» **REQUIRED WORK**: Line by line, reproduce exactly the beginning of the listing below, ending with the line that contains "Sizes are millimetres." and adding nothing.

++++ COLLECTED MATERIAL

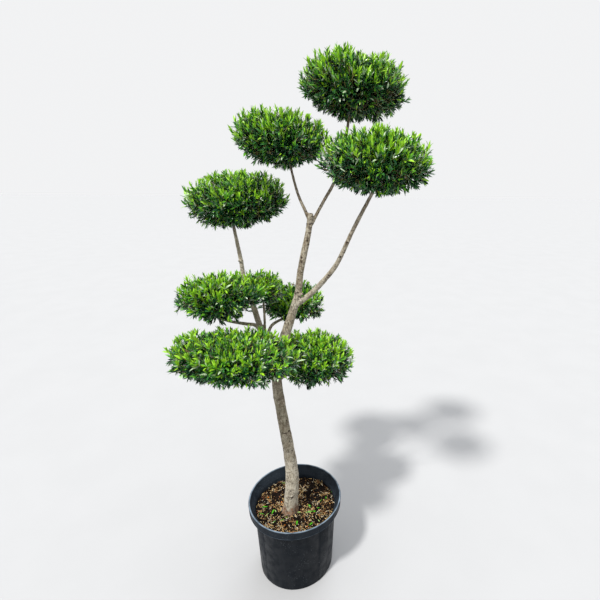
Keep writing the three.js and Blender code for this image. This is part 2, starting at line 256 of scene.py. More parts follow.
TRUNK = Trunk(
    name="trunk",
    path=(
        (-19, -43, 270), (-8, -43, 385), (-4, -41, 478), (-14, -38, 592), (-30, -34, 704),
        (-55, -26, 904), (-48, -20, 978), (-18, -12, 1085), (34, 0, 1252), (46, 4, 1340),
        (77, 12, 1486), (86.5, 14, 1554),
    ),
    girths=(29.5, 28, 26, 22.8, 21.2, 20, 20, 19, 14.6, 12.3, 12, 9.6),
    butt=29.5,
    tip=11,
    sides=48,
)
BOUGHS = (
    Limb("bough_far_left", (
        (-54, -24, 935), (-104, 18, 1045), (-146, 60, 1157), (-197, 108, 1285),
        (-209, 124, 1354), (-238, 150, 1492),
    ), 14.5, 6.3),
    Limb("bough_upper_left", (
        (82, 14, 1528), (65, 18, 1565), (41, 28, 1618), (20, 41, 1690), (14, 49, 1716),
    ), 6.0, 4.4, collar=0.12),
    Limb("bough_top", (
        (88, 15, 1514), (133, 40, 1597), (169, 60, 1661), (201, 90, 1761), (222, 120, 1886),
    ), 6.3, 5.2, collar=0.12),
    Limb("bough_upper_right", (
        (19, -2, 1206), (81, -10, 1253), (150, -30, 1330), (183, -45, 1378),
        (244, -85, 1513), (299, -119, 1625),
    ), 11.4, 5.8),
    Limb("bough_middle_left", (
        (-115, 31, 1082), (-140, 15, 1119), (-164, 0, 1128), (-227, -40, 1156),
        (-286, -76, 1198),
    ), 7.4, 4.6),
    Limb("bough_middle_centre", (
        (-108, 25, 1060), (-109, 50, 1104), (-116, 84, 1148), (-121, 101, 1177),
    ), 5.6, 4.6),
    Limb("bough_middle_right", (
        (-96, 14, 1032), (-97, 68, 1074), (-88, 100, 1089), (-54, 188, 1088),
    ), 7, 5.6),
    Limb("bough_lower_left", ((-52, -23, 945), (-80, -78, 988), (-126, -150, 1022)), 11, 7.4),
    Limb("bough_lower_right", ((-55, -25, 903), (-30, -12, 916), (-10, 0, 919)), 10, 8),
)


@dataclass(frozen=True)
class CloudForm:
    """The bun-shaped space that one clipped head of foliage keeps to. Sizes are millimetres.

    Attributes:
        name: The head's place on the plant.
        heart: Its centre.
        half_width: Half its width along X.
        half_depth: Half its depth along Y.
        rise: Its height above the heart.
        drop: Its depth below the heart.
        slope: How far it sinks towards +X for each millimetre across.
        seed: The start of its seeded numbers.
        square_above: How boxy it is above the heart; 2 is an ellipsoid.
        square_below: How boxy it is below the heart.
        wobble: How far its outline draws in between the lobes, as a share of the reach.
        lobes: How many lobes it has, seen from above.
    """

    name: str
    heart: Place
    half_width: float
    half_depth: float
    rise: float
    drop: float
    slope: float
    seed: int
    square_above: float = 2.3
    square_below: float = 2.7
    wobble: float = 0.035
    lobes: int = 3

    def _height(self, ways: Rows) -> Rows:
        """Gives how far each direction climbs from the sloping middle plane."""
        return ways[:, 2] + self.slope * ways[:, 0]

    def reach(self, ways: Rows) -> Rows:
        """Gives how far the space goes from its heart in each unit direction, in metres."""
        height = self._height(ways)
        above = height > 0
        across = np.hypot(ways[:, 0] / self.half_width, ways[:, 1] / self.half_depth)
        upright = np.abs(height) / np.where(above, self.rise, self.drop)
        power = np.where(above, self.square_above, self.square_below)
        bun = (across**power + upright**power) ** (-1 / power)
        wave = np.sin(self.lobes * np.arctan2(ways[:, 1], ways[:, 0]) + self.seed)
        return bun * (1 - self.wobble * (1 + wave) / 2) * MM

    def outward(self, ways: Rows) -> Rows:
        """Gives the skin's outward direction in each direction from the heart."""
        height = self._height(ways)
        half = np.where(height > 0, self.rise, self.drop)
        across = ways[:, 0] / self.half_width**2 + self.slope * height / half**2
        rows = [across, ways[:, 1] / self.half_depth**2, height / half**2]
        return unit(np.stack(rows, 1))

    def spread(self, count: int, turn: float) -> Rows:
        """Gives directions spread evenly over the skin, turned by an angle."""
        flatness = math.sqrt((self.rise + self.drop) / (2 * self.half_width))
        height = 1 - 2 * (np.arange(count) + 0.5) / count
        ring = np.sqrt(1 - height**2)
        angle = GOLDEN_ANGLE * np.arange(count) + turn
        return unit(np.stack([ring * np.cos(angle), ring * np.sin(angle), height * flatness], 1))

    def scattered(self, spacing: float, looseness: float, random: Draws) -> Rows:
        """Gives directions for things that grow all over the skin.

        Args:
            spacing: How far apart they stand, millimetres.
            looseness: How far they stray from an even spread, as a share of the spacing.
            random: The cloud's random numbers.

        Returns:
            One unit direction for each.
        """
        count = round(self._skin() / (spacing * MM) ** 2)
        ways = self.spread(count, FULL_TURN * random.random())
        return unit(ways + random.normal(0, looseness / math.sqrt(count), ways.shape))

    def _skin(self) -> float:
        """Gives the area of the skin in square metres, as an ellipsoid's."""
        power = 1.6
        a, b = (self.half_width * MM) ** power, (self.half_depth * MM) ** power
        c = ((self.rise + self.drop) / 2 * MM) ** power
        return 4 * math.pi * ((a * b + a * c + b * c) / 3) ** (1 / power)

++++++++

» **SOLUTION**:
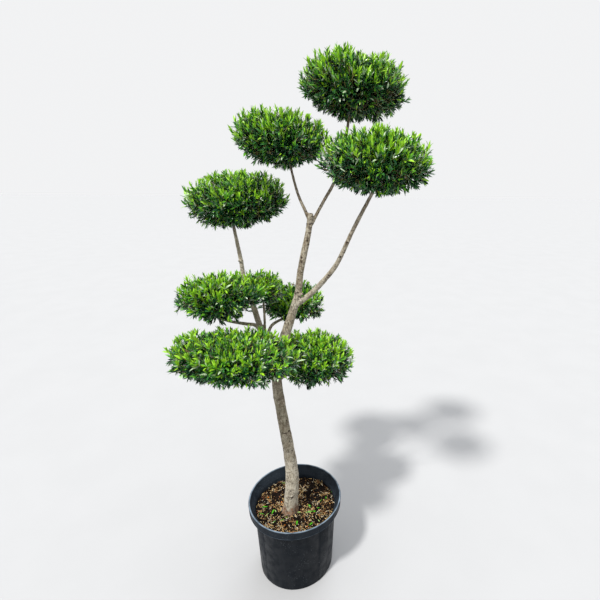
Keep writing the three.js and Blender code for this image. This is part 2, starting at line 256 of scene.py. More parts follow.
TRUNK = Trunk(
    name="trunk",
    path=(
        (-19, -43, 270), (-8, -43, 385), (-4, -41, 478), (-14, -38, 592), (-30, -34, 704),
        (-55, -26, 904), (-48, -20, 978), (-18, -12, 1085), (34, 0, 1252), (46, 4, 1340),
        (77, 12, 1486), (86.5, 14, 1554),
    ),
    girths=(29.5, 28, 26, 22.8, 21.2, 20, 20, 19, 14.6, 12.3, 12, 9.6),
    butt=29.5,
    tip=11,
    sides=48,
)
BOUGHS = (
    Limb("bough_far_left", (
        (-54, -24, 935), (-104, 18, 1045), (-146, 60, 1157), (-197, 108, 1285),
        (-209, 124, 1354), (-238, 150, 1492),
    ), 14.5, 6.3),
    Limb("bough_upper_left", (
        (82, 14, 1528), (65, 18, 1565), (41, 28, 1618), (20, 41, 1690), (14, 49, 1716),
    ), 6.0, 4.4, collar=0.12),
    Limb("bough_top", (
        (88, 15, 1514), (133, 40, 1597), (169, 60, 1661), (201, 90, 1761), (222, 120, 1886),
    ), 6.3, 5.2, collar=0.12),
    Limb("bough_upper_right", (
        (19, -2, 1206), (81, -10, 1253), (150, -30, 1330), (183, -45, 1378),
        (244, -85, 1513), (299, -119, 1625),
    ), 11.4, 5.8),
    Limb("bough_middle_left", (
        (-115, 31, 1082), (-140, 15, 1119), (-164, 0, 1128), (-227, -40, 1156),
        (-286, -76, 1198),
    ), 7.4, 4.6),
    Limb("bough_middle_centre", (
        (-108, 25, 1060), (-109, 50, 1104), (-116, 84, 1148), (-121, 101, 1177),
    ), 5.6, 4.6),
    Limb("bough_middle_right", (
        (-96, 14, 1032), (-97, 68, 1074), (-88, 100, 1089), (-54, 188, 1088),
    ), 7, 5.6),
    Limb("bough_lower_left", ((-52, -23, 945), (-80, -78, 988), (-126, -150, 1022)), 11, 7.4),
    Limb("bough_lower_right", ((-55, -25, 903), (-30, -12, 916), (-10, 0, 919)), 10, 8),
)


@dataclass(frozen=True)
class CloudForm:
    """The bun-shaped space that one clipped head of foliage keeps to. Sizes are millimetres.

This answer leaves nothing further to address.